**Direction:** Provide the number of lines containing the word "scene", and nothing else.

**Provided records:**
──────────────────────────────

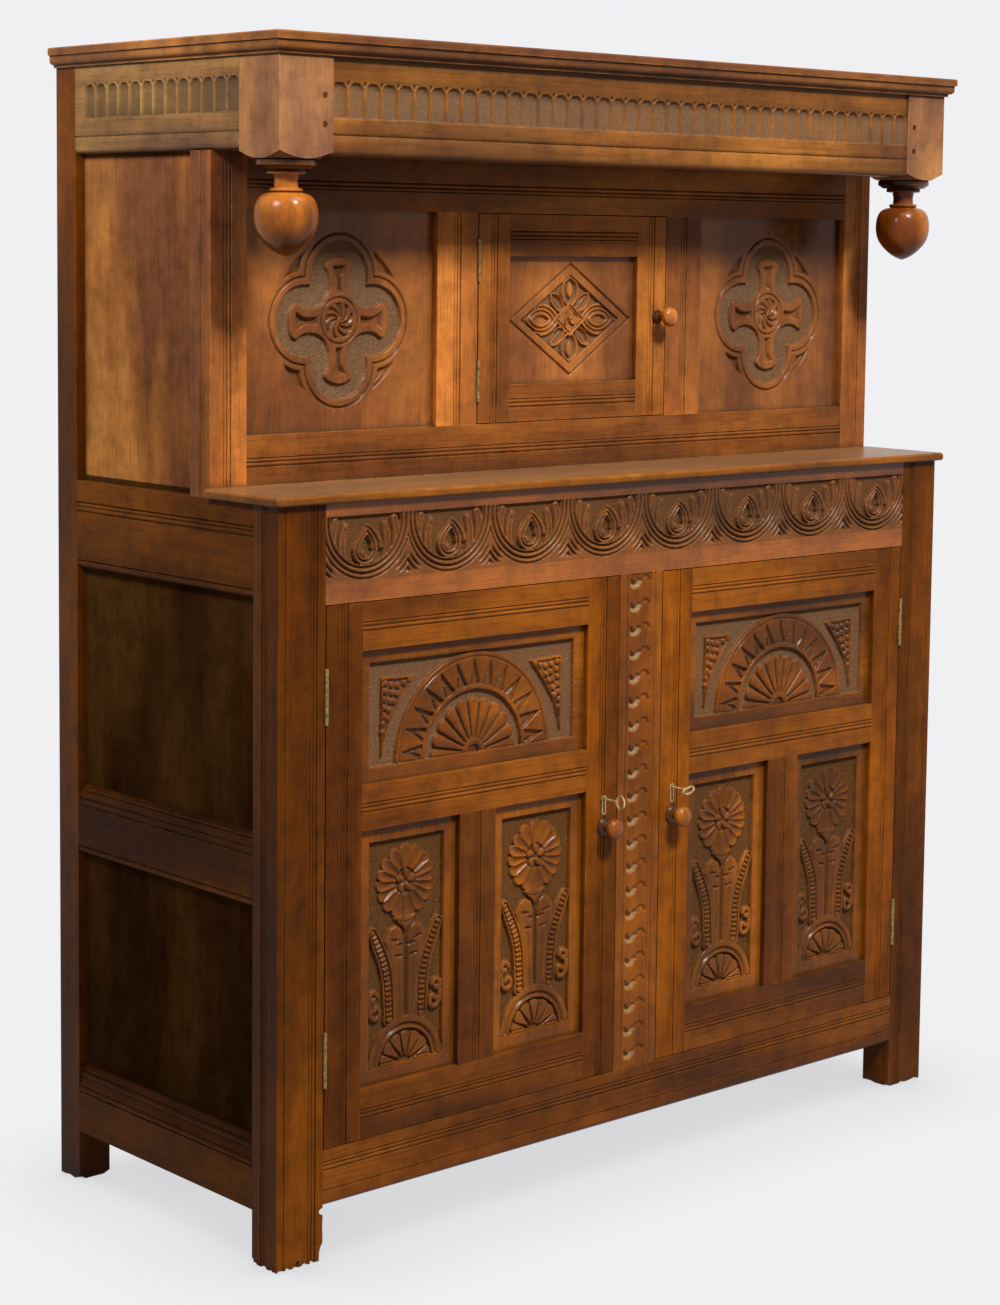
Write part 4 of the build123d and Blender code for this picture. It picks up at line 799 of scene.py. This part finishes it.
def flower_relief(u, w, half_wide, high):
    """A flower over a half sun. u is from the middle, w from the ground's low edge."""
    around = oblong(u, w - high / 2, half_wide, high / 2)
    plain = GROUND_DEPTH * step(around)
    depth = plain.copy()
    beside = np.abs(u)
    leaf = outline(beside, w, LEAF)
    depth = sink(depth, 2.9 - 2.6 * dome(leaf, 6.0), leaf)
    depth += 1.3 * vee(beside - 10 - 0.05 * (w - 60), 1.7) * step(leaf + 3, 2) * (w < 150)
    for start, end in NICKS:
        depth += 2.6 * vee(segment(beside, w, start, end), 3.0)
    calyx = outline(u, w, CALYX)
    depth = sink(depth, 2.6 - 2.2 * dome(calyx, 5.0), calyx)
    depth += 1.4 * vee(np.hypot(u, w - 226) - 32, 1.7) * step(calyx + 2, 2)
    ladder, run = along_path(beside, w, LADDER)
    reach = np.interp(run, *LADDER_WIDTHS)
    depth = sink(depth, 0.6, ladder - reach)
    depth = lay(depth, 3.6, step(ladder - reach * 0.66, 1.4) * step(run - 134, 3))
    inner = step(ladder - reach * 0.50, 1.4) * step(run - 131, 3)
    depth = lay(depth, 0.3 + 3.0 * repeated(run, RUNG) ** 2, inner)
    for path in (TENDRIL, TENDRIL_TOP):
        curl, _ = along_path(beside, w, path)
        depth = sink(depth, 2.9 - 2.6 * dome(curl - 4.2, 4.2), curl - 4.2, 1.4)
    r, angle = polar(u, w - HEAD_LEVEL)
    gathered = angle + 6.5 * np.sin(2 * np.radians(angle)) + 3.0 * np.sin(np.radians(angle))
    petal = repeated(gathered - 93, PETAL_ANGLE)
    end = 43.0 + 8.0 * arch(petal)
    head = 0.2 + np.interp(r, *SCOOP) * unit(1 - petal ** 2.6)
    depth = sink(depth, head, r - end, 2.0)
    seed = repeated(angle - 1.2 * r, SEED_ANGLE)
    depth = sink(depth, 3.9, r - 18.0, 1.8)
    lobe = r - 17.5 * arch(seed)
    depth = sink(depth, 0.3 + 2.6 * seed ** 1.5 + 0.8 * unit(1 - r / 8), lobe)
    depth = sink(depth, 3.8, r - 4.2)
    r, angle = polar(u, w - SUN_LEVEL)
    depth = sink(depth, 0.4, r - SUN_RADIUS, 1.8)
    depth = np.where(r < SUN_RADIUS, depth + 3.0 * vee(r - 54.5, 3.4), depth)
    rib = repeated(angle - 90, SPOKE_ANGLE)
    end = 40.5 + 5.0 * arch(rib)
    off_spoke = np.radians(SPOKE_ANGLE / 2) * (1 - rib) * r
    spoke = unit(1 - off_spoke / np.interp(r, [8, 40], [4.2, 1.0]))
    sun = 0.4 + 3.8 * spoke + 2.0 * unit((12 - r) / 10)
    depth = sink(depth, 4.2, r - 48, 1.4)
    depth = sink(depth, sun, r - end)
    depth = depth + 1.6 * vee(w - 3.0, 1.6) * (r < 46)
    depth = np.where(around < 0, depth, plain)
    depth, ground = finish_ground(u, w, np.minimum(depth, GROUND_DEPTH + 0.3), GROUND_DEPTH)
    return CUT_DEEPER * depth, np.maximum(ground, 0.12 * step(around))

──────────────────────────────

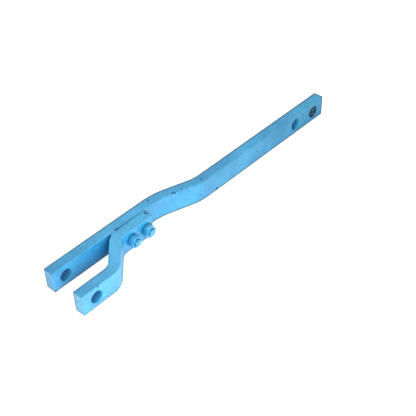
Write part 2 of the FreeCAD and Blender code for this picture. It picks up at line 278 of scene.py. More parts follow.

──────────────────────────────

**Complete answer:** 2